*Raw records:*
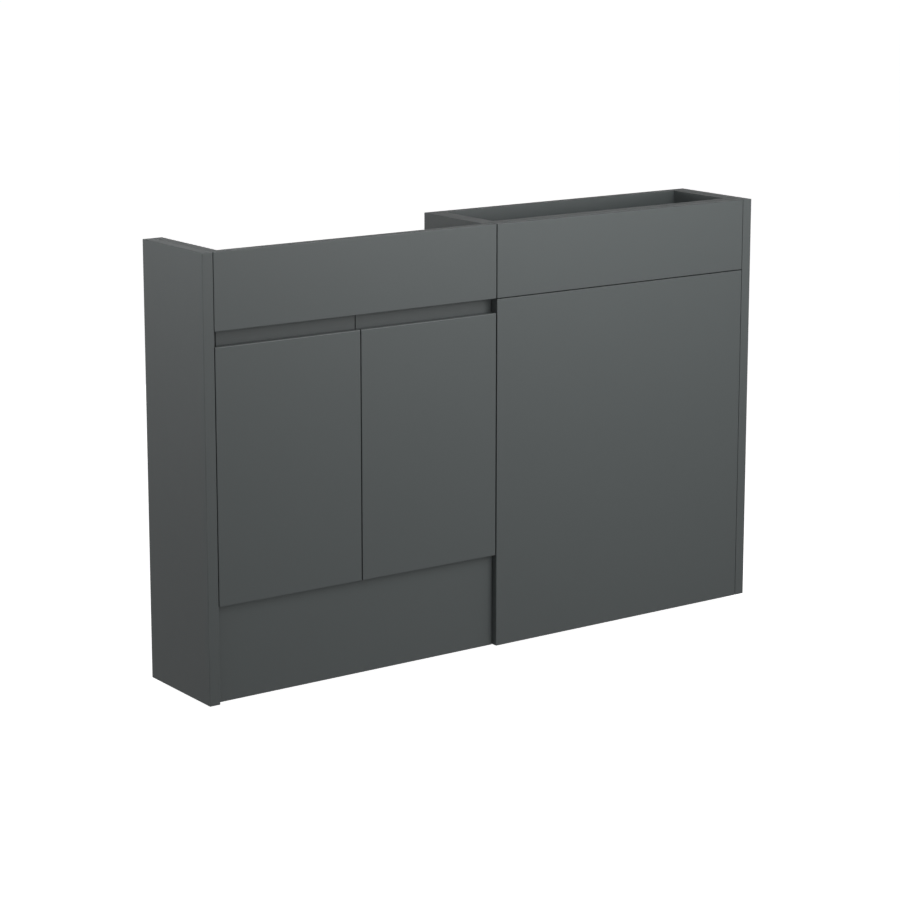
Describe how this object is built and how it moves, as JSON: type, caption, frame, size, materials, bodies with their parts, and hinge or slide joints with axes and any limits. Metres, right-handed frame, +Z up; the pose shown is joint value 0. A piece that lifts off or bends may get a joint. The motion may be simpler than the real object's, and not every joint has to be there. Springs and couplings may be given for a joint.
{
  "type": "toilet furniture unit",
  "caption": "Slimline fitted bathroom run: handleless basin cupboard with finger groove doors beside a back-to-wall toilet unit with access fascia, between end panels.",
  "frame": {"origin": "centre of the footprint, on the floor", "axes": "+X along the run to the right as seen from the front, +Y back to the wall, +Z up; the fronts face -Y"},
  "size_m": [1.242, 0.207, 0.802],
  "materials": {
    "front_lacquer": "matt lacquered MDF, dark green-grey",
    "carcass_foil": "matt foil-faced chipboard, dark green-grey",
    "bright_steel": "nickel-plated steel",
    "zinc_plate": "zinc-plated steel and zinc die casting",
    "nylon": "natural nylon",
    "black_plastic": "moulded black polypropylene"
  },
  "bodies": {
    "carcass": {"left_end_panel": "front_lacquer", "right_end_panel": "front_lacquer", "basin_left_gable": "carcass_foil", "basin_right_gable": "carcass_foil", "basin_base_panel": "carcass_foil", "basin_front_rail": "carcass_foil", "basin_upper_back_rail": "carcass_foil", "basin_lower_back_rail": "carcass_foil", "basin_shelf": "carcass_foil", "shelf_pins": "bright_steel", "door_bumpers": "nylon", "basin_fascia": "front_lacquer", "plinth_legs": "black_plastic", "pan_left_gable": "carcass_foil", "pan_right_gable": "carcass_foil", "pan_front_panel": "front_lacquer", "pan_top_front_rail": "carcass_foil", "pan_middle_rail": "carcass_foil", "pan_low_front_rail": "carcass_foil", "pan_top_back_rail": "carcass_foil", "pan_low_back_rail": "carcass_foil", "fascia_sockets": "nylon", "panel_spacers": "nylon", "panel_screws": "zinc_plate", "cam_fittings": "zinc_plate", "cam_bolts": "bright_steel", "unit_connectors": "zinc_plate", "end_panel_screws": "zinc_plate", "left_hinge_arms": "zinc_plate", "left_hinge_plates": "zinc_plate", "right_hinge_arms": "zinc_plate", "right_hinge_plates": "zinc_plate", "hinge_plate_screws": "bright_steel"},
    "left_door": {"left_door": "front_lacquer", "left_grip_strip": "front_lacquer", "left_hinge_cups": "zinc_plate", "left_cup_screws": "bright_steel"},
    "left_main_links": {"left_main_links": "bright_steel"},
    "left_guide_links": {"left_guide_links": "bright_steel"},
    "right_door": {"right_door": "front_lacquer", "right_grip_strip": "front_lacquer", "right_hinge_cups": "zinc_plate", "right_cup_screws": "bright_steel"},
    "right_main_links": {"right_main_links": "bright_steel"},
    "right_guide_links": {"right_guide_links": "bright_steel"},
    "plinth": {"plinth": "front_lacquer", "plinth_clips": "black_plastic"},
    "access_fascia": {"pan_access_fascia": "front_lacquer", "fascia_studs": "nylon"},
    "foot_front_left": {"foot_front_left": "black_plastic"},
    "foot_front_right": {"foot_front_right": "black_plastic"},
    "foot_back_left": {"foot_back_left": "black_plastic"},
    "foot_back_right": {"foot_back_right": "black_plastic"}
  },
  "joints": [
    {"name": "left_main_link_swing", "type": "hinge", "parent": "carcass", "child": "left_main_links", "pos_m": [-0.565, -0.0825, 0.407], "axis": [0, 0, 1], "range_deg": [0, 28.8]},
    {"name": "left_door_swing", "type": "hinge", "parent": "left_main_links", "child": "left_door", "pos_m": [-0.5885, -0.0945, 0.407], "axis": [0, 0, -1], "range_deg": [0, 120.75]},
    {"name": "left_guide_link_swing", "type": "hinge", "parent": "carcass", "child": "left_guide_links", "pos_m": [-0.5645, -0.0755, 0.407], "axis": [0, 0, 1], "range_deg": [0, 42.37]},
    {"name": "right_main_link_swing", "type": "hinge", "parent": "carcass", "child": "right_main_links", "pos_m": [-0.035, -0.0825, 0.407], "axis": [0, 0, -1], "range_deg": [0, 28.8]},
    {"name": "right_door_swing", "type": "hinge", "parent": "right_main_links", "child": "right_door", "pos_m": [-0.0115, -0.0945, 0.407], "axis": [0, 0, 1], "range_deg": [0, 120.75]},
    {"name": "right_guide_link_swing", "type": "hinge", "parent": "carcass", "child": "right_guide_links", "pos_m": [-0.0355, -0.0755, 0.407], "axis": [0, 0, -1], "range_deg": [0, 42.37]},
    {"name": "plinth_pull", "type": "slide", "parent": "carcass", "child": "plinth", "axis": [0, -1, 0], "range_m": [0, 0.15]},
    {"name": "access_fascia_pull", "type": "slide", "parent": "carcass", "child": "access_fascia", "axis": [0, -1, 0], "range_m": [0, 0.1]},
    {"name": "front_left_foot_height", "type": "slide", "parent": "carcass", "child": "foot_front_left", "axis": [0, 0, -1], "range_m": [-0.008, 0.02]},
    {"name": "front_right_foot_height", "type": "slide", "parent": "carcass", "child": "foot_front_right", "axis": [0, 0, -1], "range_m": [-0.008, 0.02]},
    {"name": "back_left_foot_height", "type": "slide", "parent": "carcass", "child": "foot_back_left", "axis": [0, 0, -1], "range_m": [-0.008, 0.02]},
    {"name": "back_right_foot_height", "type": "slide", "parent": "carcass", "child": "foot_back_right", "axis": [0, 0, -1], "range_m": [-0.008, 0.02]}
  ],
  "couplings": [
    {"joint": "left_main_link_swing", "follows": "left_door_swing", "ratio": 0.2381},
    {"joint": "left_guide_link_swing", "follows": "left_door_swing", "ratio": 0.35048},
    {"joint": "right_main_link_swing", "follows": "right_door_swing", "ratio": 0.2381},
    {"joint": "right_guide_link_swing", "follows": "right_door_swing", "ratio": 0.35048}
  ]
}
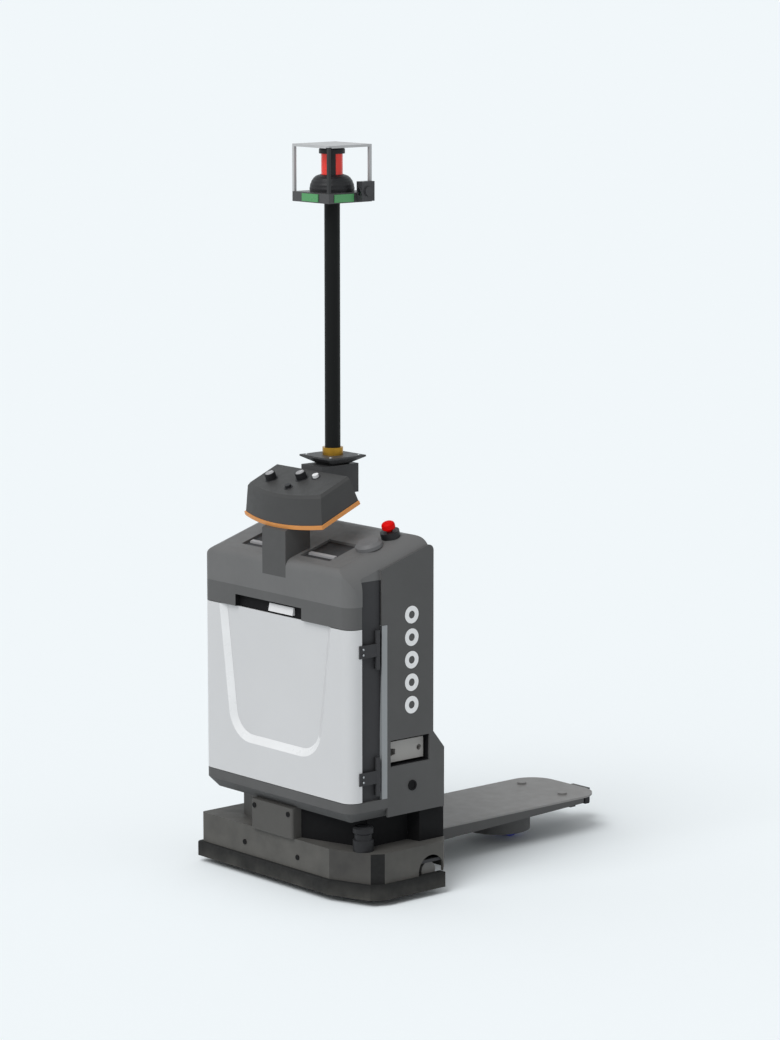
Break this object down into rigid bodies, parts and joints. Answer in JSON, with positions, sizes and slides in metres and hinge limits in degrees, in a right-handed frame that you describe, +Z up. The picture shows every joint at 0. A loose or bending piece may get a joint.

*The exercise:* Copy out all of the records shown above exactly.

*Written solution:*
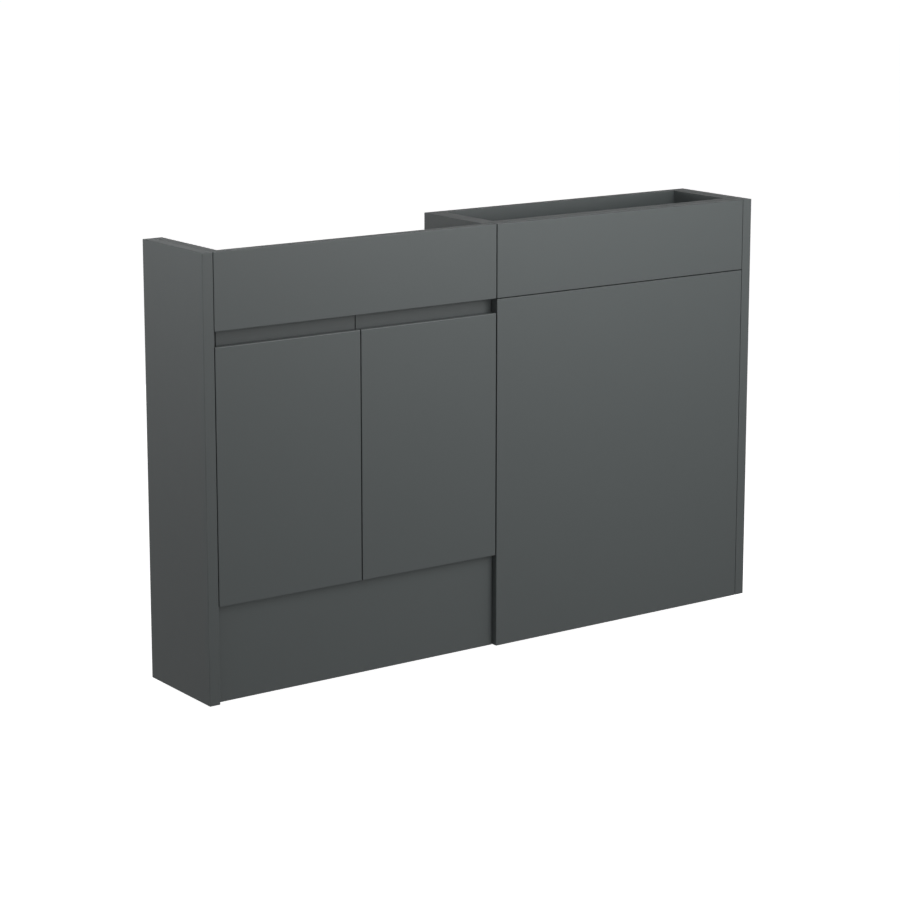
Describe how this object is built and how it moves, as JSON: type, caption, frame, size, materials, bodies with their parts, and hinge or slide joints with axes and any limits. Metres, right-handed frame, +Z up; the pose shown is joint value 0. A piece that lifts off or bends may get a joint. The motion may be simpler than the real object's, and not every joint has to be there. Springs and couplings may be given for a joint.
{
  "type": "toilet furniture unit",
  "caption": "Slimline fitted bathroom run: handleless basin cupboard with finger groove doors beside a back-to-wall toilet unit with access fascia, between end panels.",
  "frame": {"origin": "centre of the footprint, on the floor", "axes": "+X along the run to the right as seen from the front, +Y back to the wall, +Z up; the fronts face -Y"},
  "size_m": [1.242, 0.207, 0.802],
  "materials": {
    "front_lacquer": "matt lacquered MDF, dark green-grey",
    "carcass_foil": "matt foil-faced chipboard, dark green-grey",
    "bright_steel": "nickel-plated steel",
    "zinc_plate": "zinc-plated steel and zinc die casting",
    "nylon": "natural nylon",
    "black_plastic": "moulded black polypropylene"
  },
  "bodies": {
    "carcass": {"left_end_panel": "front_lacquer", "right_end_panel": "front_lacquer", "basin_left_gable": "carcass_foil", "basin_right_gable": "carcass_foil", "basin_base_panel": "carcass_foil", "basin_front_rail": "carcass_foil", "basin_upper_back_rail": "carcass_foil", "basin_lower_back_rail": "carcass_foil", "basin_shelf": "carcass_foil", "shelf_pins": "bright_steel", "door_bumpers": "nylon", "basin_fascia": "front_lacquer", "plinth_legs": "black_plastic", "pan_left_gable": "carcass_foil", "pan_right_gable": "carcass_foil", "pan_front_panel": "front_lacquer", "pan_top_front_rail": "carcass_foil", "pan_middle_rail": "carcass_foil", "pan_low_front_rail": "carcass_foil", "pan_top_back_rail": "carcass_foil", "pan_low_back_rail": "carcass_foil", "fascia_sockets": "nylon", "panel_spacers": "nylon", "panel_screws": "zinc_plate", "cam_fittings": "zinc_plate", "cam_bolts": "bright_steel", "unit_connectors": "zinc_plate", "end_panel_screws": "zinc_plate", "left_hinge_arms": "zinc_plate", "left_hinge_plates": "zinc_plate", "right_hinge_arms": "zinc_plate", "right_hinge_plates": "zinc_plate", "hinge_plate_screws": "bright_steel"},
    "left_door": {"left_door": "front_lacquer", "left_grip_strip": "front_lacquer", "left_hinge_cups": "zinc_plate", "left_cup_screws": "bright_steel"},
    "left_main_links": {"left_main_links": "bright_steel"},
    "left_guide_links": {"left_guide_links": "bright_steel"},
    "right_door": {"right_door": "front_lacquer", "right_grip_strip": "front_lacquer", "right_hinge_cups": "zinc_plate", "right_cup_screws": "bright_steel"},
    "right_main_links": {"right_main_links": "bright_steel"},
    "right_guide_links": {"right_guide_links": "bright_steel"},
    "plinth": {"plinth": "front_lacquer", "plinth_clips": "black_plastic"},
    "access_fascia": {"pan_access_fascia": "front_lacquer", "fascia_studs": "nylon"},
    "foot_front_left": {"foot_front_left": "black_plastic"},
    "foot_front_right": {"foot_front_right": "black_plastic"},
    "foot_back_left": {"foot_back_left": "black_plastic"},
    "foot_back_right": {"foot_back_right": "black_plastic"}
  },
  "joints": [
    {"name": "left_main_link_swing", "type": "hinge", "parent": "carcass", "child": "left_main_links", "pos_m": [-0.565, -0.0825, 0.407], "axis": [0, 0, 1], "range_deg": [0, 28.8]},
    {"name": "left_door_swing", "type": "hinge", "parent": "left_main_links", "child": "left_door", "pos_m": [-0.5885, -0.0945, 0.407], "axis": [0, 0, -1], "range_deg": [0, 120.75]},
    {"name": "left_guide_link_swing", "type": "hinge", "parent": "carcass", "child": "left_guide_links", "pos_m": [-0.5645, -0.0755, 0.407], "axis": [0, 0, 1], "range_deg": [0, 42.37]},
    {"name": "right_main_link_swing", "type": "hinge", "parent": "carcass", "child": "right_main_links", "pos_m": [-0.035, -0.0825, 0.407], "axis": [0, 0, -1], "range_deg": [0, 28.8]},
    {"name": "right_door_swing", "type": "hinge", "parent": "right_main_links", "child": "right_door", "pos_m": [-0.0115, -0.0945, 0.407], "axis": [0, 0, 1], "range_deg": [0, 120.75]},
    {"name": "right_guide_link_swing", "type": "hinge", "parent": "carcass", "child": "right_guide_links", "pos_m": [-0.0355, -0.0755, 0.407], "axis": [0, 0, -1], "range_deg": [0, 42.37]},
    {"name": "plinth_pull", "type": "slide", "parent": "carcass", "child": "plinth", "axis": [0, -1, 0], "range_m": [0, 0.15]},
    {"name": "access_fascia_pull", "type": "slide", "parent": "carcass", "child": "access_fascia", "axis": [0, -1, 0], "range_m": [0, 0.1]},
    {"name": "front_left_foot_height", "type": "slide", "parent": "carcass", "child": "foot_front_left", "axis": [0, 0, -1], "range_m": [-0.008, 0.02]},
    {"name": "front_right_foot_height", "type": "slide", "parent": "carcass", "child": "foot_front_right", "axis": [0, 0, -1], "range_m": [-0.008, 0.02]},
    {"name": "back_left_foot_height", "type": "slide", "parent": "carcass", "child": "foot_back_left", "axis": [0, 0, -1], "range_m": [-0.008, 0.02]},
    {"name": "back_right_foot_height", "type": "slide", "parent": "carcass", "child": "foot_back_right", "axis": [0, 0, -1], "range_m": [-0.008, 0.02]}
  ],
  "couplings": [
    {"joint": "left_main_link_swing", "follows": "left_door_swing", "ratio": 0.2381},
    {"joint": "left_guide_link_swing", "follows": "left_door_swing", "ratio": 0.35048},
    {"joint": "right_main_link_swing", "follows": "right_door_swing", "ratio": 0.2381},
    {"joint": "right_guide_link_swing", "follows": "right_door_swing", "ratio": 0.35048}
  ]
}
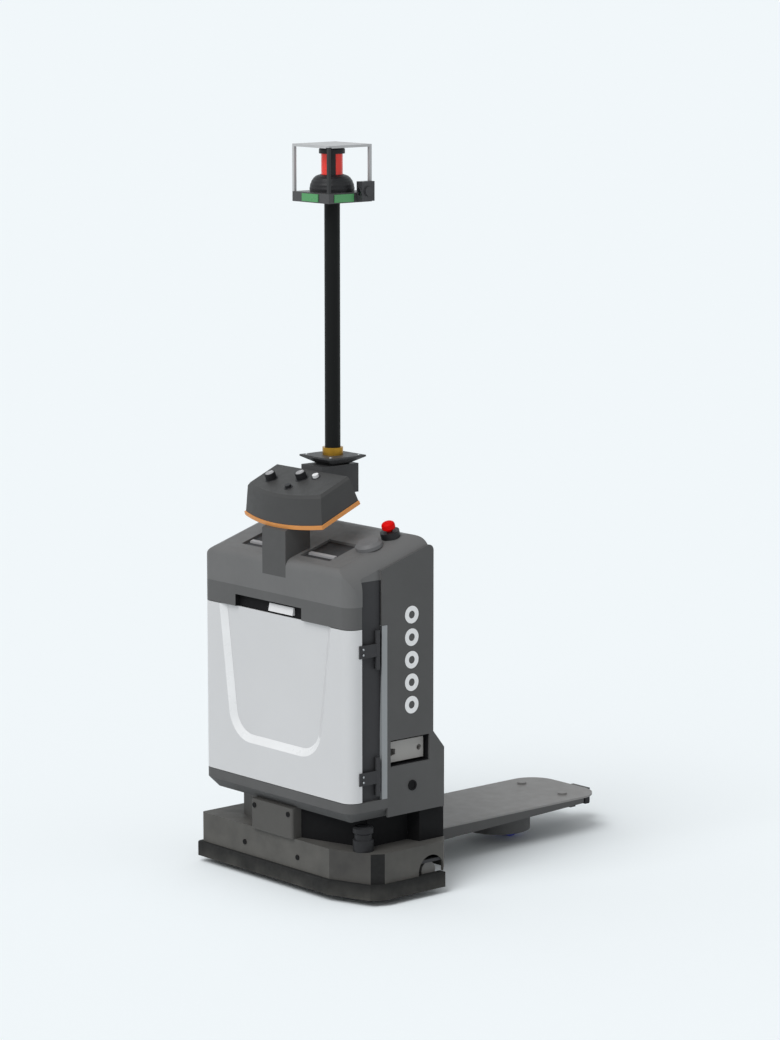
Break this object down into rigid bodies, parts and joints. Answer in JSON, with positions, sizes and slides in metres and hinge limits in degrees, in a right-handed frame that you describe, +Z up. The picture shows every joint at 0. A loose or bending piece may get a joint.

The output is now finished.